STL vs OBJ vs FBX: Choosing the Right 3D File Format for Your Project

In the vast and evolving world of 3D modeling, design, and visualization, understanding the nuances of different 3D file formats is crucial. Whether you’re a burgeoning 3D artist, a seasoned game developer, or an engineer delving into additive manufacturing, selecting the correct file format can be the difference between a smooth workflow and a frustrating struggle. Each 3D file format is optimized for specific purposes, carrying unique strengths and limitations regarding geometry, textures, animations, and compatibility. This comprehensive guide will demystify the most common and pivotal formats: STL, OBJ, and FBX, along with a look at other notable players like GLB, PLY, and Blender’s native .blend files. By the end, you’ll possess the expert knowledge to confidently choose the optimal 3D file format for your next project, ensuring seamless integration and desired outcomes, be it for 3D printing format, rendering, or integration into a game engine format.

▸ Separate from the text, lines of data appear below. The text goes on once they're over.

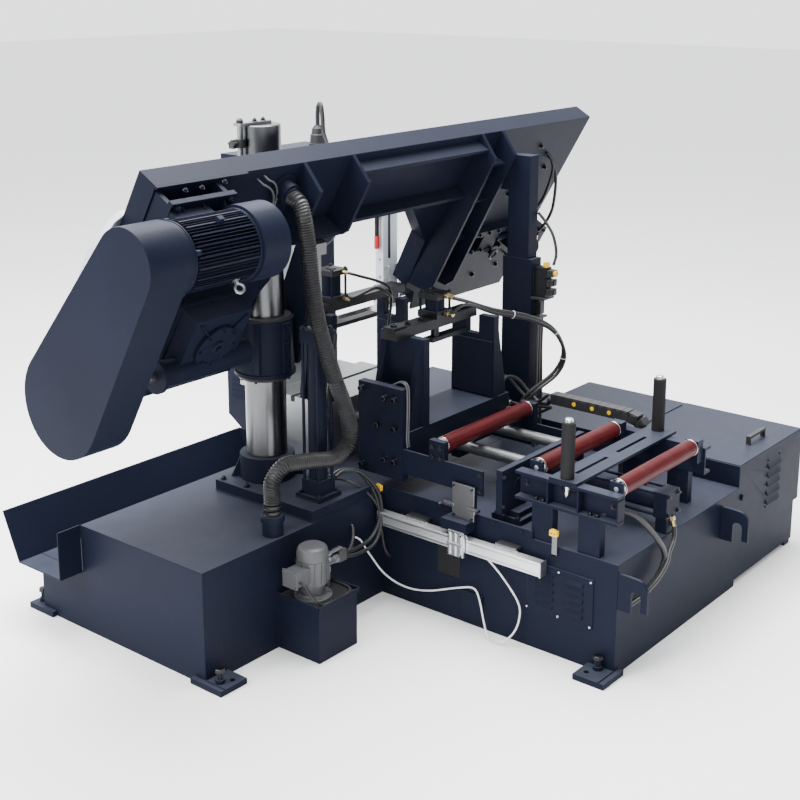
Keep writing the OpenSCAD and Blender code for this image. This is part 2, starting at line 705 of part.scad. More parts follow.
module idler_block() color("dimgray") tilted() {
  tbox(2262, 2400, -40, -0.1, wheel_s - 48 + slide, wheel_s + 48 - slide);
  disc_n(idler_x, wheel_s, -1, 90, spindle_r);
  bar_x(2399, 2600, -50 + 20, -wheel_s, 18);
}

module tension_unit() color("dimgray") tilted() difference() {
  union() {
    // rails of the band tension slide
    for (s = [wheel_s - 78, wheel_s + 48]) tbox(2180, 2480, -44, 0, s, s + 30);
    tbox(2500, 2560, -100, 0, wheel_s - 55, wheel_s + 55);
    bar_x(2550, 2700, -50, -wheel_s, 46);
    tbox(2690, 2750, -100, 0, wheel_s - 55, wheel_s + 55);
    bar_zz(2590, -60, -wheel_s + 40, -wheel_s + 120, 9, $fn = 12);
  }
  bar_x(2499, 2650, -30, -wheel_s, 18 + run);
}

// band: closed strip, its width turned upright between the guides
function turn_at(x) = x < 760 ? 0 : x < 1085 ? 60 * (x - 760) / 325 : x < 1905 ? 60
  : x < 2300 ? 60 * (2300 - x) / 395 : 0;
low_x = [560, 760, 830, 900, 970, 1040, 1085, 1500, 1905, 1980, 2060, 2140, 2220, 2300];
band_mid = band_r + band_t / 2;
band_path = concat(
  [for (i = [0:arc_n]) let (a = 90 + 180 * i / arc_n)
    [drive_x + band_mid * cos(a), band_mid * sin(a) - wheel_s, cos(a), sin(a), 0]],
  [for (x = low_x) [x, -band_mid - wheel_s, 0, -1, turn_at(x)]],
  [for (i = [0:arc_n]) let (a = -90 + 180 * i / arc_n)
    [idler_x + band_mid * cos(a), band_mid * sin(a) - wheel_s, cos(a), sin(a), 0]]);
function band_ring(q) = let (h = band_w / 2, t = band_t / 2, c = cos(q[4]), s = sin(q[4]),
    w = [0, c, s], o = [q[2], 0, q[3]] * c + [0, s, 0] * (q[4] > 0 ? 1 : 0), m = [q[0], wheel_n, q[1]])
  [m - w * h - o * t, m - w * h + o * t, m + w * h + o * t, m + w * h - o * t];

module band() color("silver") tilted() {
  m = len(band_path);
  pts = [for (q = band_path) for (p = band_ring(q)) p];
  faces = [for (i = [0:m - 1]) for (k = [0:3])
    let (a = i * 4 + k, b = i * 4 + (k + 1) % 4, c = (i + 1) % m * 4 + (k + 1) % 4, d = (i + 1) % m * 4 + k)
    for (f = [[a, b, c], [a, c, d]]) f];
  polyhedron(pts, faces, convexity = 10);
}

arm_pts = [[1503, 1768], [cut_y - 18, 1722], [cut_y - 18, cut_z + 24], [cut_y + 30, cut_z + 24],
  [cut_y + 30, 1790], [1552, 1842]];

module guide_head(x0, x1) difference() {
  blk(x0, x1, cut_y - 20, cut_y + 40, cut_z - 8, cut_z + 26);
  blk(x0 - 1, x1 + 1, cut_y - 2.5, cut_y + 2.5, cut_z - 9, cut_z + band_w / 2 + 3);
}

module arm_slider(x0, x1) difference() {
  // slider block hooked over the dovetail rail
  tbox(x0, x1, bow_t + 0.2, bow_t + 62, 236, 316);
  tbox(x0 - 1, x1 + 1, bow_t, bow_t + 30 + slide, 262 - slide, 290 + slide);
}

module guide_arm() color("lightgray") {
  datum() guide_head(arm_x0, arm_x1);
  tilted() arm_slider(arm_x0, arm_x1);
  difference() {
    datum() run_x(arm_x0, arm_x1, arm_pts);
    datum() bar_x(arm_x0 - 1, arm_x0 + 36, 1814, 1560, 12 + run);
  }
}

module lock_lever() color("firebrick") datum() {
  bar_x(arm_x0 - 30, arm_x0 + 34, 1814, 1560, 12);
  bar_x(arm_x0 - 30, arm_x0 - 0.3, 1814, 1560, 18);
  blk(arm_x0 - 28, arm_x0 - 12, 1807, 1821, 1430, 1561);
  bar_zz(arm_x0 - 20, 1814, 1385, 1450, 13);
}

module fixed_guide() color("lightgray") {
  datum() run_x(1090, 1170, arm_pts);
  datum() guide_head(1090, 1170);
  // dovetail rail of both guides behind the beam, with the fixed slider block
  tilted() tbox(1060, 1930, bow_t, bow_t + 30, 262, 290);
  tilted() tbox(1090, 1170, bow_t, bow_t + 62, 236, 316);
}

left_door_pts = [[-119, 200], [-150, 228], [-206, 379], [-206, 800], [-140, 1000], [0, 1120],
  [240, 1150], [680, 1150], [680, 200]];
right_door_pts = [[1940, 200], [1940, 940], [2000, 1095], [2768, 1095], [2768, 200]];

module door(pts) difference() {
  slab(bow_t + 0.2, bow_t + 28) polygon([for (p = pts) [p[0], -p[1]]]);
  slab(bow_t - 1, bow_t + 23) offset(delta = -5) polygon([for (p = pts) [p[0], -p[1]]]);
}

module left_door() color("whitesmoke") tilted() {
  door(left_door_pts);
  bar_zz(-206, bow_t + 0.1, -780, -400, 8);
}

module right_door() color("whitesmoke") tilted() {
  door(right_door_pts);
  bar_zz(2779, bow_t + 0.1, -1000, -300, 8);
  tbox(2760, 2779, bow_t + 0.2, bow_t + 7, 300, 1000);
}

module suction_hose() color("black") datum()
  pipe(curve(suction_pts, 7.5), [34, 30.5], curve(suction_pts, 60), 27);

// Feed carriage

module feed_carriage() color("midnightblue") datum() difference() {
  union() {
    blk(1100, 1850, vise_y0, vise_y1, 600, bed_z - 2);
    // lug and rod of the feed cylinder
    blk(1460, 1540, vise_y0, 1110, 560, 601);
    bar_y(332, vise_y0 + 1, 1500, 600, 20);
    blk(1060, 1101, 1074, 1321, 563, 977);
    for (p = [[1105, 650], [1105, 930], [1160, 650], [1160, 930], [1290, 600], [1290, 950]])
      translate([1061, p[0], p[1]]) rotate([0, -90, 0]) cylinder(r = 13, h = 14, $fn = 12);
    blk(1065, 1076, 648, 1075, 600, 710);
    blk(1764, 1775, 648, 1066, 600, 688);
    blk(1065, 1096, 850, 930, 690, 788);
    blk(1744, 1775, 850, 930, 640, 788);
    // reading head of the scale on its plate
    blk(1050, front_x - 1, 679, 779, 446, 601);
    blk(1000, front_x - 1, 684, 815, 440, 486);
  }
  for (x = bar_xs) bar_y(vise_y0 - 1, vise_y1 + 1, x, bar_z, bar_r + run);
  bar_x(1070, 1790, 890, roller_z, 10 + run);
}

module carriage_roller() color("firebrick") datum() {
  bar_x(1070.5, 1774, 890, roller_z, 10);
  bar_x(1100, 1740, 890, roller_z, roll_r);
}

module feed_vise() color("midnightblue") datum() {
  vise_cheek(vise_y0, vise_y1, jaw_fix - 125, bed_z - 2, 1170);
  difference() {
    union() {
      blk(1109, 1695, 1147, 1233, 1170, 1214);
      press_body(feed_press_x, 1190, 1214, 1324);
    }
    bar_zz(feed_press_x, 1190, 1169, 1304, 20 + run);
    blk(feed_press_x + 85, feed_press_x + 225, 1165, 1215, 1169, 1215);
  }
}

module feed_jaw() color("midnightblue") datum()
  moving_jaw(vise_y0, vise_y1, 1830, bed_z - 1.7, bed_z - 2 + jaw_h, 1190);

module pressure_hose() color("black") datum() tube(loop_pts, [11], 8);

cross_base();
front_base();
pump_tank();
lifting_hooks();
chip_tray();
coolant_cabinet();
foot_pads();
coolant_pump();
column_base();
main_column();
limit_stop();
guide_post();
lift_cylinder();
roller_frame();
feed_bed();
feed_cylinder();
work_bed();
main_vise();
outfeed_table();
control_cabinet();
scale_bar();
drag_chain();
cabinet_lid();
pump_lever();
cabinet_door();
stop_button();
star_knob();
bow_frame();
bow_ribs();
column_sleeve();
post_slide();
lift_rod();
gearbox();
motor();
belt_guard();
band();
fixed_guide();
tension_unit();
suction_hose();
drive_wheel();
idler_block();
idler_wheel();
motor_pulley();
worm_pulley();
left_door();
right_door();
guide_arm();
lock_lever();
feed_carriage();
feed_vise();
pressure_hose();
carriage_roller();
feed_jaw();
feed_clamp();
main_jaw();
main_clamp();
rear_roller();
front_roller();
left_upright_roller();
right_upright_roller();
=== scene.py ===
"""Looks of a column band saw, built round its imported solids. Machine lengths are in millimetres."""
import json
import math

import bmesh
import bpy
from mathutils import Matrix, Vector


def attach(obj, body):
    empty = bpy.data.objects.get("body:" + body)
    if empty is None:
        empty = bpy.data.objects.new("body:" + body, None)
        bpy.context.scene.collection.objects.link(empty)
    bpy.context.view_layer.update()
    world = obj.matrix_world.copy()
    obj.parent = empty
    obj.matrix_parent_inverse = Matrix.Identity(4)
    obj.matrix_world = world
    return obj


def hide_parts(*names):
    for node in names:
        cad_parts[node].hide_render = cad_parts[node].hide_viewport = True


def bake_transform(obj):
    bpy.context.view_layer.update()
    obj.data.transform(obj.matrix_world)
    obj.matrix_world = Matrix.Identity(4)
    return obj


bl_info = {
    "name": "Column band saw",
    "version": (1, 0, 0),
    "blender": (4, 5, 0),
    "location": "View3D > Sidebar > Saw",
    "description": "Dresses the solids of a column band saw with fittings and finishes",
    "category": "Object",
}

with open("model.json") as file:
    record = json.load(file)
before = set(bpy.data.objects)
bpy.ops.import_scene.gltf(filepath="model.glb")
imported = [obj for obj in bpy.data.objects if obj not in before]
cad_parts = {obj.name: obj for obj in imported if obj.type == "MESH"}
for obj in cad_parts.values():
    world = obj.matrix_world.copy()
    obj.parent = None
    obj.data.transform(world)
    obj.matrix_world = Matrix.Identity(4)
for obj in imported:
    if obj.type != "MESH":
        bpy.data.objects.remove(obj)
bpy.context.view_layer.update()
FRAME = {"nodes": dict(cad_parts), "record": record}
BODY = {n: b for b, ns in FRAME["record"]["behaviour"]["bodies"].items() for n in ns}

# Machine points are in millimetres from the base's corner, and ORIGIN is the frame's origin among them.
# MM takes them to the frame's metres. BOW does so for points in the tilted bow's own axes: x is the
# machine's, y is square to the front plate, and z runs up its slope, so -s is s below its top edge.
ORIGIN = Vector((1198, 1160, 0))
BOW_AT, BOW_TILT = (0, 1230, 1988), math.radians(30)
MM = Matrix.Scale(0.001, 4) @ Matrix.Translation(-ORIGIN)
BOW = MM @ Matrix.Translation(BOW_AT) @ Matrix.Rotation(BOW_TILT, 4, "X")
X, Y, Z = Vector((1, 0, 0)), Vector((0, 1, 0)), Vector((0, 0, 1))
ZERO = Vector((0, 0, 0))
MOTOR = Vector((0, -240, -125))  # on the motor's axis, in the bow's axes
EIGHTH = math.tau / 8

CORD_STEP = 14  # between the points of a cord or hose
SMOOTH_ANGLE, BEVEL_ANGLE = math.radians(32), math.radians(38)


# Materials

class Sock:
    """An output socket whose operators add Math nodes."""

    def __init__(self, net, out):
        self.net, self.out = net, out

    def math(self, operation, a, b=0.0, clamp=False):
        return self.net.node("Math", {"operation": operation, "use_clamp": clamp}, {0: a, 1: b})

    def __add__(self, o):
        return self.math("ADD", self, o)

    def __sub__(self, o):
        return self.math("SUBTRACT", self, o)

    def __rsub__(self, o):
        return self.math("SUBTRACT", o, self)

    def __mul__(self, o):
        return self.math("MULTIPLY", self, o)

    __radd__, __rmul__ = __add__, __mul__

    def step(self, low, high):
        """0 below low, 1 above high."""
        return self.math("MULTIPLY", self - low, 1 / (high - low), clamp=True)


class Net:
    """A node tree that all nodes join through one method."""

    def __init__(self, tree):
        self.tree = tree

    def join(self, value, socket):
        if isinstance(value, Sock):
            self.tree.links.new(value.out, socket)
        else:
            socket.default_value = value

    def node(self, kind, settings=None, sockets=None, out=0):
        """Adds a node of a type: its settings first, then the values or links of its sockets."""
        n = self.tree.nodes.new("ShaderNode" + kind)
        for name, value in (settings or {}).items():
            setattr(n, name, value)
        for key, value in (sockets or {}).items():
            self.join(value, n.inputs[key])
        return Sock(self, n.outputs[out])

    def mix(self, fac, a, b):
        """A blend of two colours: a Mix node's colours are its sockets 6 and 7, and their blend is 2."""
        return self.node("Mix", {"data_type": "RGBA"}, {0: fac, 6: a, 7: b}, 2)


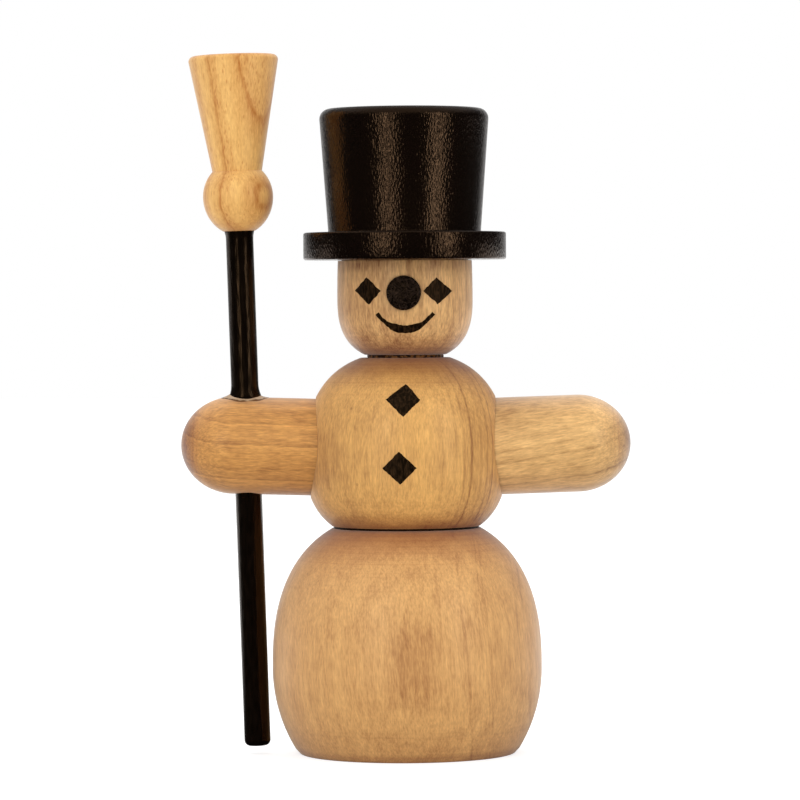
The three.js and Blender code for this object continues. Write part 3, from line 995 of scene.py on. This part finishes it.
stick_low, stick_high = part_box("broom_stick")
stick_radius = 2.5 * MM
stick_lean = math.radians(1.65)
stick_axis = Vector((-math.sin(stick_lean), 0, math.cos(stick_lean)))
stick_end = Vector((
    stick_low.x + stick_radius * stick_axis.z, 0, stick_high.z + stick_radius * stick_axis.x,
))
crossing = intersect_line_line(
    arm_crossing, arm_crossing + broom_axis, stick_end - stick_axis, stick_end,
)[0]
stick_hole_radius = stick_radius + 0.1 * MM

arm_alder = turned_wood(
    "turned_alder_broom_arm", early="#dd9d4e", late="#8f521a", end="#be7a3a",
    centre=arm_crossing + broom_axis * arm_middle, out=Vector((0, -0.14, 0.99)), grain=broom_axis,
    axis=broom_axis, reach=14, pith=45, wander=0.6,
    years=[
        (-14, 0.3, 0), (-7.5, 0.25, 0), (-5.0, 0.24, 0), (-4.75, 0.0, 0), (-4.5, 0.0, 0),
        (-4.3, 0.5, 0), (-3.9, 0.24, 0), (-2.2, 0.24, 0), (-1.9, 0.4, 0), (-1.6, 0.22, 0),
        (0.6, 0.14, 0), (1.85, 0.12, 0), (2.1, 0.0, 0), (2.3, 0.0, 0), (2.5, 0.5, 0),
        (2.9, 0.24, 0), (4.0, 0.12, 0), (5.3, 0.1, 0), (5.5, 0.0, 0), (5.65, 0.0, 0),
        (5.85, 0.4, 0), (6.3, 0.18, 0), (7.6, 0.26, 0), (7.9, 0.12, 0), (14, 0.2, 0),
    ],
    cuts_and_shade=[(-14, 0.1, 0), (-12, 0, 0), (9, 0, 0), (10.6, 0.14, 0), (14, 0.2, 0)],
    fibre=0.32, cloud=0.16, seed=18.0,
)
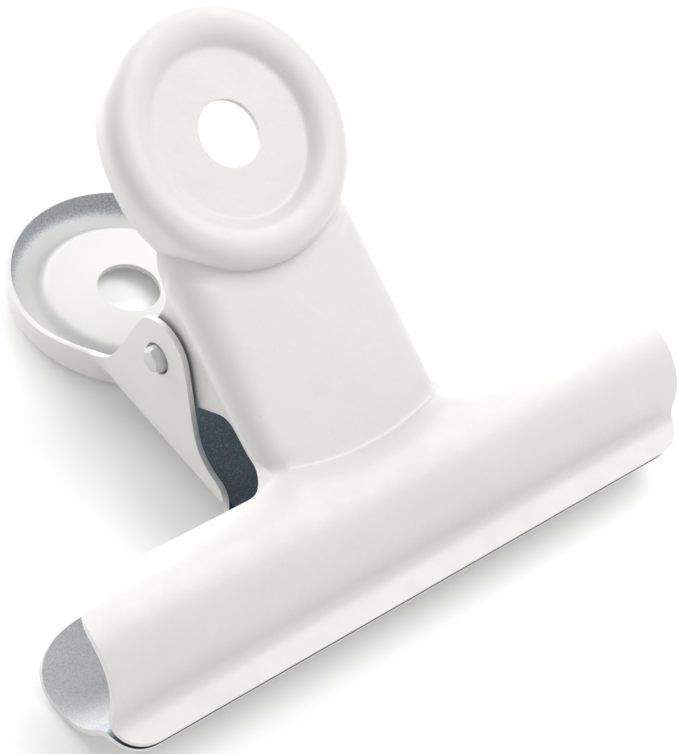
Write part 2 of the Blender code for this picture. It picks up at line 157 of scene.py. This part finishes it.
def walk(path, distance):
    """Point of a path at a distance from its start."""
    for here, there in zip(path, path[1:]):
        span = math.dist(here, there)
        if distance <= span + 1e-9:
            share = distance / span
            return between(here, there, share)
        distance -= span
    return path[-1]


def barrel_stops(total):
    """Distances round the sheet from free edge to lip, close where corners are round."""
    top = [WING_CORNER * (1 - math.cos(math.radians(turn)))
           for turn in (0, 20, 35, 49, 63, 77, 90)]
    low = [total - LIP_CORNER * (1 - math.cos(math.radians(turn)))
           for turn in range(90, -1, -18)]
    middle = 6
    step = (low[0] - top[-1]) / middle
    return top + [top[-1] + step * index for index in range(1, middle)] + low


def end_reach(distance, total):
    """Half of the jaw's width at a distance round the sheet from the free edge."""
    high = WING_CORNER - distance
    low = distance - (total - LIP_CORNER)
    if high > 0:
        return JAW_HALF - WING_CORNER + math.sqrt(max(WING_CORNER ** 2 - high ** 2, 0))
    if low > 0:
        return JAW_HALF - LIP_CORNER + math.sqrt(max(LIP_CORNER ** 2 - low ** 2, 0))
    return JAW_HALF


def ear_edge():
    """Free edge of an ear as (along, depth), from the disc down to the flange."""
    clear = 0.4               # closest that a rounded corner's point comes to its end
    rim = RIM_AT_EAR - DISC_STEP
    upper, notch = math.radians(EAR_TOP_ANGLE), math.radians(EAR_NOTCH_ANGLE)
    height = HANDLE_OFFSET + EAR_TOP_REACH / math.cos(upper)
    root = (height - rim - EAR_ROOT + EAR_ROOT / math.cos(upper)) / math.tan(upper)
    disc_end = DISC_RISE - math.sqrt(DISC_RADIUS ** 2 - NECK_HALF ** 2)
    high = arc((root, rim + EAR_ROOT), EAR_ROOT, 270, 270 - EAR_TOP_ANGLE, 5)
    edge = [(disc_end, rim), (disc_end - 0.35, rim + 0.25)]
    edge += [point for point in high if point[0] < disc_end - clear]
    corner = math.degrees(math.acos(EAR_TOP_REACH / EAR_HEAD))
    head = arc((0, HANDLE_OFFSET), EAR_HEAD,
               90 - EAR_TOP_ANGLE + corner, 90 + EAR_NOTCH_ANGLE, 8)
    foot = edge[-1]
    edge += [between(foot, head[0], share) for share in (0.3, 0.6, 0.9)]
    edge += head
    height = HANDLE_OFFSET + EAR_HEAD / math.cos(notch)
    turn = (FLANGE + EAR_ROOT - height - EAR_ROOT / math.cos(notch)) / math.tan(notch)
    low = arc((turn, FLANGE + EAR_ROOT), EAR_ROOT, EAR_NOTCH_ANGLE - 90, -90, 5)
    edge += [between(head[-1], low[0], 0.5)]
    edge += [point for point in low if point[0] > FLARE_START + clear]
    return edge + [(FLARE_START, FLANGE)]


FLAT_SHARES = (0.0, 0.3, 0.6, 0.85)     # where the cage's lines run on flat, fold and ear
FOLD_SHARES = (0.0, 0.25, 0.5, 0.75, 1.0)
EAR_SHARES = (0.08, 0.17, 0.27, 0.4, 0.6, 0.82, 1.0)


def half_section(fold, depth, step, evenly):
    """Middle to free edge of the channel as (across, depth) for one place along the neck."""
    start = NECK_HALF - fold
    quarter = fold * math.pi / 2
    if depth < fold:
        length = fold * math.acos(1 - depth / fold)
    else:
        length = quarter + depth - fold
    bend = min(quarter, 0.75 * length)
    stops = [start * share for share in FLAT_SHARES]
    stops += [start + bend * share for share in FOLD_SHARES]
    stops += [start + bend + (length - bend) * share for share in EAR_SHARES]
    section = []
    for index, stop in enumerate(stops):
        even = (start + length) * index / (len(stops) - 1)
        past = stop + (even - stop) * evenly - start
        turn = min(max(past, 0.0), quarter) / fold
        level = fold * (1 - math.cos(turn)) + max(past - quarter, 0.0)
        lean = step * smooth((level - fold) / EAR_STEP_REACH)
        section.append((start + min(past, 0.0) + fold * math.sin(turn) - lean, level))
    return section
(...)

STL (.stl): The Standard for 3D Printing

The STL (STereoLithography) format is arguably the most recognizable and widely adopted 3D printing format. Developed by 3D Systems in 1987, it has become the de facto standard for additive manufacturing and rapid prototyping due to its simplicity and robust support across virtually all 3D printers and slicing software.

Mesh Structure and Data

An STL file describes only the surface geometry of a 3D object, representing it as a series of connected triangles (facets). Each triangle is defined by the coordinates of its three vertices and a unit normal vector, which indicates the direction the facet is facing. This tessellated structure means that curved surfaces are approximated by many small, flat triangles. The more triangles used, the finer the detail and smoother the appearance of the object, but this also increases the file size.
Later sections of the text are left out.